Current Mood: Pensive |
Currently Listening To – Blind Willie Johnson – “The Complete Blind Willie Johnson”

5 Comments

  1. Andy Wolverton
    Posted 10/24/2006 at 5:45 pm | Permalink

    Glad to hear school’s going well. It’s interesting that lately I’ve read several “literary” stories, then read several genre stories. I won’t make a blanket statement, but I tend to find more in the non-genre stories to admire on a sentence/love-of-language level. That’s not to say those qualities are missing from genre stories…but maybe I’m reading the wrong genre stories.

    Having said that, I do appreciate a well-structured sentence/paragraph/etc. with beautiful language. But something also has to happen in a story, even if it’s just an inner conflict. I’m finding that in my own writing I’m starting to pay a lot more attention to language, word choices, word-painting, etc. than I used to. But like you said, no two stories are the same and there’s certainly no formula that works every time.

  2. Trent
    Posted 10/24/2006 at 9:01 pm | Permalink

    It’s a fine line, innit? The best stories somehow engage you quickly and keep you stringed along. It doesn’t matter if it’s genre, non-genre, or whatever; good writing is good writing.

    I’ve really read very little non-genre short fiction from the last decade. It’s like anything—it helps tremendously to have someone point out the good stuff. The occasional story I’d read from the New Yorker would be some boutique piece that was agonizingly short on plot and I thought “Well, that’s boring.” So I’d be continually drawn back to ancient stuff or to recent spec fic.

    My current story class introduced me to Jim Shepard and I can’t wait to get his collection. I was also deeply impressed by Michael Chabon’s short story excerpt from “Kavalier and Clay,” a novel I’ve picked up in the bookstore a few dozen times but never read.

    It’s amazing about how tapping into the good stuff makes me want to do nothing but read, read, read. And all that reading usually results in writing. Which is good.

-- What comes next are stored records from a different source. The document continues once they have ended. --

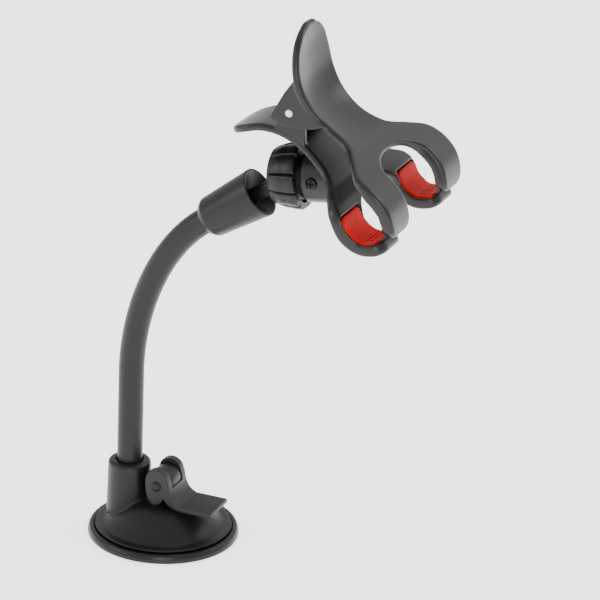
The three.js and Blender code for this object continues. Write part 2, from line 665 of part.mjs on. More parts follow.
function sideScrew() {
  const seat = SIDE_SCREW_SEAT;
  const head = [
    [0, SIDE_SCREW_START], [SIDE_SCREW_RADIUS, SIDE_SCREW_START], [SIDE_SCREW_RADIUS, seat],
    [SIDE_SCREW_HEAD, seat + SEAT_GAP], [SIDE_SCREW_HEAD, seat + 1.1],
    [SIDE_SCREW_HEAD * 0.7, seat + 1.7], [0, seat + 1.9],
  ];
  const slot = new THREE.BoxGeometry(0.7, 2.9, 2).translate(0, 0, seat + 2);
  const cross = new THREE.BoxGeometry(2.9, 0.7, 2).translate(0, 0, seat + 2);
  const shape = solid(turned(head, 24)).subtract(solid(slot).add(solid(cross)));
  const made = mesh("barrel_screw", shape, darkPlastic);
  made.rotation.x = Math.PI / 2;
  made.position.z = SIDE_SCREW_AT;
  return made;
}

// ---- Clip
function backJaw() {
  const barrel = turned([
    [0, BARREL_FRONT], [BARREL_RADIUS - 0.5, BARREL_FRONT], [BARREL_RADIUS, BARREL_FRONT + 0.5],
    [BARREL_RADIUS, BARREL_REACH - BARREL_ROUND], [BARREL_RADIUS - BARREL_ROUND, BARREL_REACH],
    [0, BARREL_REACH],
  ], BARREL_SIDES).rotateZ(Math.PI / BARREL_SIDES).applyMatrix4(clipAxis.matrix);
  const beyond = curvedPlate(backLine, 0.3, 0.72, 24, () => [-14, 0.8], () => [-16, 16]);
  const socket = rod(SHANK_RADIUS + SEAT_GAP, 0, COLLET_END + SEAT_GAP, 40);
  const seat = SIDE_SCREW_SEAT;
  const screwWay = turned([
    [0, 0], [SIDE_SCREW_RADIUS + PIN_GAP, 0], [SIDE_SCREW_RADIUS + PIN_GAP, seat],
    [SIDE_SCREW_HEAD + PIN_GAP, seat], [SIDE_SCREW_HEAD + PIN_GAP, seat + 8], [0, seat + 8],
  ], 24).rotateX(Math.PI / 2).translate(0, 0, SIDE_SCREW_AT).applyMatrix4(clipAxis.matrix);
  const ears = [1, -1].map((side) => {
    const shape = new THREE.Shape();
    shape.moveTo(PIVOT.x + EAR_RADIUS, PIVOT.z);
    shape.absarc(PIVOT.x, PIVOT.z, EAR_RADIUS, 0, Math.PI, false);
    shape.lineTo(PIVOT.x - EAR_RADIUS - 2, PIVOT.z - EAR_DROP[0]);
    shape.lineTo(PIVOT.x + EAR_RADIUS + 1, PIVOT.z - EAR_DROP[1]);
    shape.closePath();
    const outer = side * (BACK_EDGE - EAR_INSET);
    const inner = side * (BACK_EDGE - EAR_INSET - EAR_THICKNESS);
    return solid(slab(shape, Math.min(outer, inner), Math.max(outer, inner)));
  });
  const pinDisc = disc(PIVOT.x, PIVOT.z, PIVOT_PIN_RADIUS + PIN_GAP);
  const pinHole = solid(slab(pinDisc, -PIVOT_HOLE_REACH, PIVOT_HOLE_REACH));
  const jaw = forkedJaw(backLine, BACK_CROTCH, BACK_WALL, -1, BACK_PADS)
    .add(solid(barrel).subtract(solid(beyond)))
    .add(ears[0])
    .add(ears[1])
    .subtract(solid(socket.applyMatrix4(clipAxis.matrix)))
    .subtract(solid(screwWay))
    .subtract(pinHole);
  return mesh("back_jaw", jaw, jawPlastic);
}

function frontJaw() {
  const low = BACK_EDGE + CHEEK_GAP;
  const high = low + CHEEK_THICKNESS;
  const cheek = outline(CHEEK.map(([x, z]) => [PIVOT.x + x, PIVOT.z + z]));
  const cheeks = [slab(cheek, low, high), slab(cheek, -high, -low)].map(solid);
  const pinDisc = disc(PIVOT.x, PIVOT.z, PIVOT_PIN_RADIUS + PIN_GAP);
  const pinHole = solid(slab(pinDisc, -PIVOT_HOLE_REACH, PIVOT_HOLE_REACH));
  const blade = forkedJaw(frontLine, FRONT_CROTCH, FRONT_WALL, 1, FRONT_PADS);
  const jaw = blade.add(cheeks[0]).add(cheeks[1]).subtract(pinHole);
  return mesh("front_jaw", jaw, jawPlastic);
}

function fingerPad(name, line, span, depthLow, side) {
  const depths = () => [depthLow, depthLow + PAD_THICKNESS];
  const edges = padEdges(line, span, side, 0);
  return mesh(name, curvedPlate(line, ...span, 12, depths, edges), padRubber);
}

function pivotPin() {
  const half = BACK_EDGE + CHEEK_GAP + CHEEK_THICKNESS;
  const profile = [
    [0, -half - 0.3], [PIVOT_PIN_RADIUS - 0.3, -half - 0.3], [PIVOT_PIN_RADIUS, -half],
    [PIVOT_PIN_RADIUS, half], [PIVOT_PIN_RADIUS - 0.3, half + 0.3], [0, half + 0.3],
  ];
  const made = mesh("pivot_pin", turned(profile, 24), steel);
  made.rotation.x = Math.PI / 2;
  made.position.set(PIVOT.x, 0, PIVOT.z);
  return made;
}

// A torsion spring round the pivot pin, with one leg behind each jaw.
function jawSpring() {
  class Coil extends THREE.Curve {
    getPoint(t) {
      const turn = 2 * Math.PI * SPRING_TURNS;
      const angle = SPRING_START + t * turn;
      return new THREE.Vector3(
        PIVOT.x + SPRING_RADIUS * Math.cos(angle),
        SPRING_SPAN * (t - 0.5),
        PIVOT.z + SPRING_RADIUS * Math.sin(angle),
      );
    }
  }
  const section = new THREE.Shape();
  section.absarc(0, 0, SPRING_WIRE, 0, 2 * Math.PI);
  const coil = { steps: SPRING_TURNS * 12, extrudePath: new Coil(), curveSegments: 3 };
  return mesh("jaw_spring", new THREE.ExtrudeGeometry(section, coil), steel);
}

const mount = new THREE.Group();
mount.add(suctionRim(), suctionMembrane(), baseShell(), setScrew(), plunger(), lever(), leverPin());
mount.add(footFerrule(), ...neckLinks());
headAxis.add(headSleeve(), headFerrule(), ballStud());
clipAxis.add(clampNut(), ballSeat(), collet(), sideScrew());
mount.add(headAxis, clipAxis, backJaw(), frontJaw(), pivotPin(), jawSpring());
const padSeat = { back: -SEAT_GAP - PAD_THICKNESS, front: FRONT_WALL + SEAT_GAP };
for (const [hand, side] of [["left", 1], ["right", -1]]) {
  mount.add(fingerPad(`back_pad_${hand}`, backLine, BACK_PADS, padSeat.back, side));
  mount.add(fingerPad(`front_pad_${hand}`, frontLine, FRONT_PADS, padSeat.front, side));
}

export default mount;
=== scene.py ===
"""Windscreen phone mount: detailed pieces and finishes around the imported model's frame."""

import json
import math

import bmesh
import bpy
from mathutils import Matrix, Vector


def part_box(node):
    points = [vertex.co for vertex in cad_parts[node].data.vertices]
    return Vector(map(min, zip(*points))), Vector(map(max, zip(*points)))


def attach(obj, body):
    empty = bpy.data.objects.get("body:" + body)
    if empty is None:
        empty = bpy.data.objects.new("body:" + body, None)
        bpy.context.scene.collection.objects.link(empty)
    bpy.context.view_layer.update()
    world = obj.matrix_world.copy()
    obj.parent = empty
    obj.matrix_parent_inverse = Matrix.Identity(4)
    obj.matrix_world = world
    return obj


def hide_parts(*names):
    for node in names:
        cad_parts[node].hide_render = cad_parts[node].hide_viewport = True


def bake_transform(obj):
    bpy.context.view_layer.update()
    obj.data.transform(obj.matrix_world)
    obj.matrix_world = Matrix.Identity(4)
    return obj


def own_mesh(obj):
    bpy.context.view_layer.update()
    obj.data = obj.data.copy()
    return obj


bl_info = {
    "name": "Windscreen Phone Mount",
    "version": (1, 0, 0),
    "blender": (4, 5, 0),
    "location": "3D View > Sidebar > Phone Mount",
    "description": "Builds the pieces and finishes of a lever suction phone mount",
    "category": "Add Mesh",
}

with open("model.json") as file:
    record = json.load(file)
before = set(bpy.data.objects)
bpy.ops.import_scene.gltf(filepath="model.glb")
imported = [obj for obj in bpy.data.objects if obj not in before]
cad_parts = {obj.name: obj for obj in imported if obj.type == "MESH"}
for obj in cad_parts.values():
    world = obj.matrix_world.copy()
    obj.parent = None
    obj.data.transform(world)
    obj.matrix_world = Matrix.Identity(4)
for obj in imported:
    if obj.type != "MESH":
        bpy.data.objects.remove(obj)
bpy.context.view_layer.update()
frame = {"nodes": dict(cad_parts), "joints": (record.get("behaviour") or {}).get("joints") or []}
MM = 0.001
TURN = 2 * math.pi


# ---- Places from the frame
def joint(name):
    return next(j for j in frame["joints"] if j["name"] == name)


def joint_point(name):
    return Vector(joint(name)["pos_m"])


def joint_axis(name):
    return Vector(joint(name)["axis"]).normalized()


def box_size(node):
    low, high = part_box(node)
    return [high[i] - low[i] for i in range(3)]


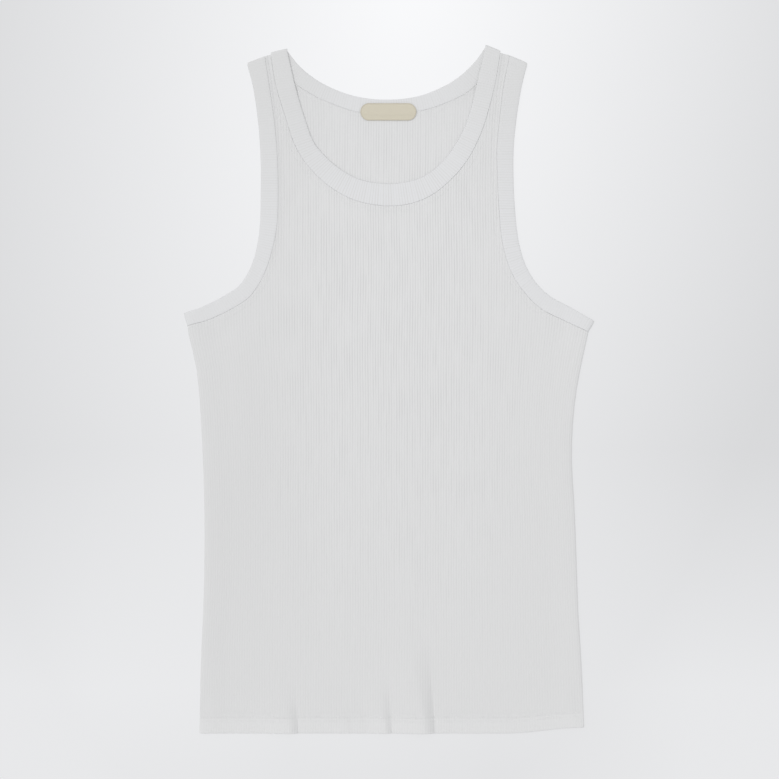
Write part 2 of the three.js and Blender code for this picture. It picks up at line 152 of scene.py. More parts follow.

  3. Posted 10/25/2006 at 1:42 pm | Permalink

    Every now and then I pick up a copy of Glimmer Train to read. They claim that they’ll buy genre stories, but I’ve not seen one directly, though some are pretty strange/mystical or have that genre quality of difference, yet aren’t really genre. Most of the stories I’ve really liked have been explorations of a life or a childhood or a strange situation — great literary fodder.

    But even if these were spec fic stories, not a one would be picked up by the majors because they don’t have that action/dramatic hook to start or the drive to the resolution.

    So I am not surprised that you find the difference you cite in the academic environment.

    Dr. Phil

  4. Posted 10/25/2006 at 2:17 pm | Permalink

    While I can’t even pretend to offer a comment on this topic, I have a thought and a question with a couple of followups. My reading style (of mostly media-generated content) has begun to affect my writing style (shorter words, sentences, & thoughts), and inhibited my ability to deeply pleasure read. Quick skimming is the rule, whereas “worthy of dissection” doesn’t even occur to me.

    Do you have different reading styles, and if so what affects your ability to effectively read in the style you want (time of day, place, setting, schedule, etc.)? Are you able to discern when you haven’t given a piece of writing your “FULL” attention?

  5. Trent
    Posted 10/25/2006 at 8:56 pm | Permalink

    PT, yes, absolutely. I actually have a fairly low attention threshold when reading and I’m not afraid to stop reading something half-way through. Unless I’m responsible for knowing the material. Then I force my way through it.

    A minority of stories blow me away and those are the ones that I pick apart. There’s no reason to dissect something unless you’re trying to replicate it. I try to figure out what phrases stuck with me, how the tension mounted, stuff like that. In many ways, a story can’t (and shouldn’t) be duplicated. But I find the elusiveness of what makes stories good becomes less elusive once you start breaking out all the stuff that you, as a reader, really enjoyed. So it’s less “I should copy that phrase” and more “I should write phrases like that.”

    Moreso than distinctions between genres, I think the problem many of my classmates are having is the struggle with the short story form. People primarily read novels and novels have much more leeway in what you can get away with. Short stories are more compact and succinct, and you can lose a reader in a few pages whereas it usually takes chapters for a person to give up on a novel.

    And back to what you’re saying about pleasure reading PT, I had to teach myself to enjoy reading again. At one point about four or five years ago, I realized I hadn’t read a book in over a year because work didn’t allow me the time. Once I made it a point to start reading stuff I’d always been interested in, presto! I suddenly rekindled my desire to write. That was one of the big reasons I went back to school, to keep myself in the reading/writing mode. I don’t think I could have a serious career and stay in the right frame of mind to write. But many people can and do.

    Even so, I didn’t improve as a short story writer until I started reading short stories. Tons and tons of short stories. I’m guessing that would help a lot of my classmates. For instance, some have said my story for class is too long and broad for a short story. Happily the professor disagreed and said that what I was writing was definitely a certain style of short story that encompasses the significant events in a single life and they could get very long. Andy Duncan’s “The Chief Designer” is almost 20K words yet it’s a short story, and takes place in about as much time as my story.

    So that’s one of the things that inspired this post. In class, we talked a lot about the thematic content of the stories we read, but we didn’t do a lot of deconstructing timelines, tensions, characterizations, etc. They’re all quite different in short stories and after concentrating on that particular form for years now, I have a pretty good idea of what you can pull off and what you can’t. And I think that’s what might have ruffled feathers, my saying “I’m not sure you can pull that off.”